* _Excerpt from a dataset_:
-- -- --
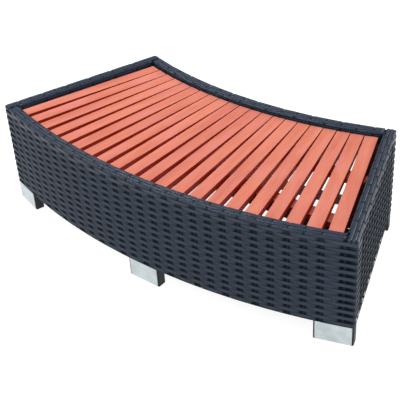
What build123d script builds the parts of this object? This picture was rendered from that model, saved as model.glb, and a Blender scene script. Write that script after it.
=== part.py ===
from build123d import *
from math import asin, cos, degrees, radians, sin, sqrt
import os

# Curved one-tier spa step: a welded square-tube frame inside a woven skin, carrying a slatted
# wooden deck and standing on six flat feet. The convex side is the front; the concave side, which
# goes against the round tub, is open.
#
# Millimetres. X runs along the step, Y runs from the front to the back, Z is up. The origin is on
# the floor, under the middle of the bounding box.

# Overall size
WIDTH = 920
DEPTH = 457
HEIGHT = 250
FOOT_HEIGHT = 45.5
HALF_ANGLE = 19  # each end lies on a radius of the arcs, this far round from the middle
CORNER = 6  # rounding of the skin's vertical corners and of the rim's top edges

# Woven skin and steel frame
SKIN = 4
TUBE = 18
TUBE_WALL = 1.2
TUBE_ROUND = 1.5
CLEARANCE = 0.2  # between flat-faced steel and the curved skin
RIM_WIDTH = TUBE + 2 * SKIN
FRONT_RETURN = 8  # how far the end skin turns round the front corner
NOTCH_SLACK = 0.4  # room round a bent rail where it passes through the end rim
NOTCH_DEPTH = 16  # more than the inner side of the end rim is thick, to either side of it

# Deck
SLAT_COUNT = 21
SLAT_WIDTH = 28.5
SLAT_THICKNESS = 13
SLAT_ROUND = 1.2
SLAT_END_GAP = 3  # between a slat's ends and the rim
SLAT_SIDE_GAP = 8  # between the outermost slats and the end rims
DECK_DROP = 9  # from the top of the rim down to the deck
BATTEN_WIDTH = SLAT_WIDTH  # the battens are cut from the same board as the slats
BATTEN_THICKNESS = SLAT_THICKNESS
BATTEN_ROUND = 1
FRONT_BATTEN_Y = -87.5
BACK_BATTEN_Y = 55.5
FRONT_BATTEN_LENGTH = 800
BACK_BATTEN_LENGTH = 718
FRONT_SCREW_Y = -78.5  # behind the cross tube, which the front batten overhangs
BACK_SCREW_Y = 62.5
LEDGE_THICKNESS = 3
LEDGE_REACH = 44  # from the end face to the inner edge of the ledge
LEDGE_GAP = 1  # from the ends of a ledge to the steel beside them
LEDGE_SCREW_Y = 49
LEDGE_SCREW_INSET = 38.5  # from the end face
PILOT_STOP = 3  # wood left above a pilot hole

# Feet
FOOT_WIDTH = 80
FOOT_DEPTH = 20.5
FOOT_ROUND = 2
FOOT_BEVEL = 1
FOOT_SETBACK = 0.6  # from the skin's outer face to the middle of the plate
FOOT_END_INSET = 1  # from the end face to the side of a corner foot
PLATE_THICKNESS = 1.2
PLATE_SIDE_MARGIN = 3.5
PLATE_BOTTOM_MARGIN = 2
PLATE_ROUND = 3
PLATE_BEVEL = 0.4

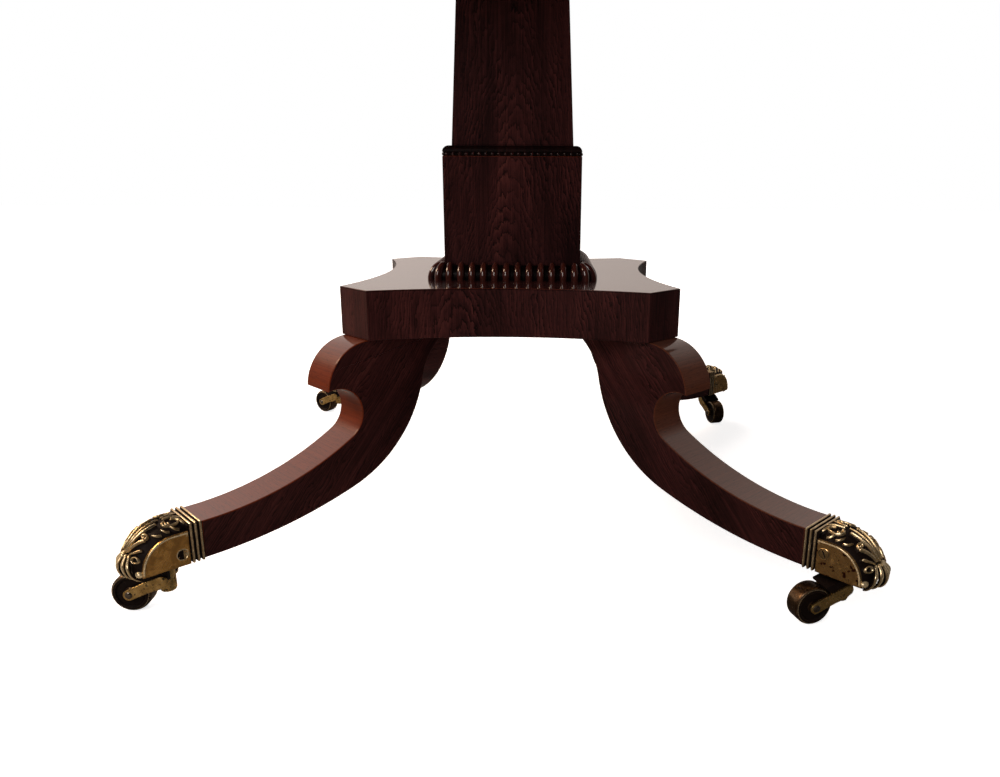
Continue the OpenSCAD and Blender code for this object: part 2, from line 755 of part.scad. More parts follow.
platform();
column();
column_wedges();
sleeve_block();
bead_strip();
sleeve_moulding();
rotate([0, 0, -90]) gadroon_side();  // gadroon_front
gadroon_side();  // gadroon_right
rotate([0, 0, 90]) gadroon_side();  // gadroon_back
rotate([0, 0, 180]) gadroon_side();  // gadroon_left
at_corner(0) leg(0);  // leg_front_left
at_corner(1) leg(1);  // leg_front_right
at_corner(2) leg(2);  // leg_back_right
at_corner(3) leg(3);  // leg_back_left
leg_dowels();
at_corner(0) cap(0);  // cap_front_left
at_corner(1) cap(1);  // cap_front_right
at_corner(2) cap(2);  // cap_back_right
at_corner(3) cap(3);  // cap_back_left
cap_screws();
at_castor(0) fork();  // fork_front_left
at_castor(1) fork();  // fork_front_right
at_castor(2) fork();  // fork_back_right
at_castor(3) fork();  // fork_back_left
at_castor(0) axle();  // axle_front_left
at_castor(1) axle();  // axle_front_right
at_castor(2) axle();  // axle_back_right
at_castor(3) axle();  // axle_back_left
at_castor(0) wheel();  // wheel_front_left
at_castor(1) wheel();  // wheel_front_right
at_castor(2) wheel();  // wheel_back_right
at_castor(3) wheel();  // wheel_back_left
pivot_block();
bolt_keeps();
keep_screws();
top_board();
top_edge();
frieze_rail(frieze_l, -frieze_d / 2 + frieze_t);  // frieze_front
frieze_rail(frieze_l, frieze_d / 2);  // frieze_back
rotate([0, 0, 90]) frieze_rail(frieze_d, frieze_l / 2);  // frieze_left
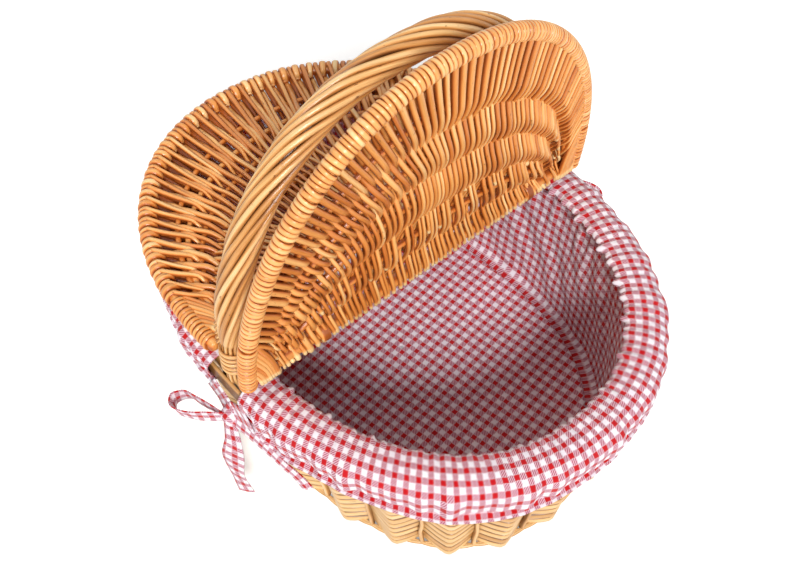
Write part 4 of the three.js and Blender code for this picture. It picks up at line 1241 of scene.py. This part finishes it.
-- -- --
* _EXERCISE INSTRUCTIONS_: Can you write out the lines above, from the first one through the one containing "PILOT_STOP = 3", exactly as they appear and nothing more?

* _FINAL RESULT_:
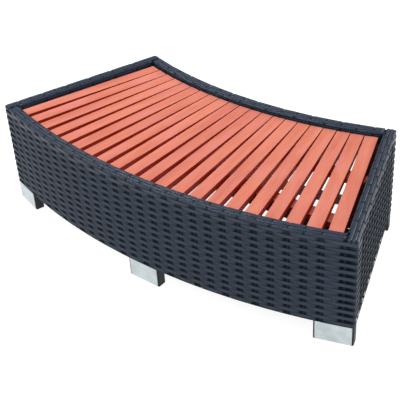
What build123d script builds the parts of this object? This picture was rendered from that model, saved as model.glb, and a Blender scene script. Write that script after it.
=== part.py ===
from build123d import *
from math import asin, cos, degrees, radians, sin, sqrt
import os

# Curved one-tier spa step: a welded square-tube frame inside a woven skin, carrying a slatted
# wooden deck and standing on six flat feet. The convex side is the front; the concave side, which
# goes against the round tub, is open.
#
# Millimetres. X runs along the step, Y runs from the front to the back, Z is up. The origin is on
# the floor, under the middle of the bounding box.

# Overall size
WIDTH = 920
DEPTH = 457
HEIGHT = 250
FOOT_HEIGHT = 45.5
HALF_ANGLE = 19  # each end lies on a radius of the arcs, this far round from the middle
CORNER = 6  # rounding of the skin's vertical corners and of the rim's top edges

# Woven skin and steel frame
SKIN = 4
TUBE = 18
TUBE_WALL = 1.2
TUBE_ROUND = 1.5
CLEARANCE = 0.2  # between flat-faced steel and the curved skin
RIM_WIDTH = TUBE + 2 * SKIN
FRONT_RETURN = 8  # how far the end skin turns round the front corner
NOTCH_SLACK = 0.4  # room round a bent rail where it passes through the end rim
NOTCH_DEPTH = 16  # more than the inner side of the end rim is thick, to either side of it

# Deck
SLAT_COUNT = 21
SLAT_WIDTH = 28.5
SLAT_THICKNESS = 13
SLAT_ROUND = 1.2
SLAT_END_GAP = 3  # between a slat's ends and the rim
SLAT_SIDE_GAP = 8  # between the outermost slats and the end rims
DECK_DROP = 9  # from the top of the rim down to the deck
BATTEN_WIDTH = SLAT_WIDTH  # the battens are cut from the same board as the slats
BATTEN_THICKNESS = SLAT_THICKNESS
BATTEN_ROUND = 1
FRONT_BATTEN_Y = -87.5
BACK_BATTEN_Y = 55.5
FRONT_BATTEN_LENGTH = 800
BACK_BATTEN_LENGTH = 718
FRONT_SCREW_Y = -78.5  # behind the cross tube, which the front batten overhangs
BACK_SCREW_Y = 62.5
LEDGE_THICKNESS = 3
LEDGE_REACH = 44  # from the end face to the inner edge of the ledge
LEDGE_GAP = 1  # from the ends of a ledge to the steel beside them
LEDGE_SCREW_Y = 49
LEDGE_SCREW_INSET = 38.5  # from the end face
PILOT_STOP = 3  # wood left above a pilot hole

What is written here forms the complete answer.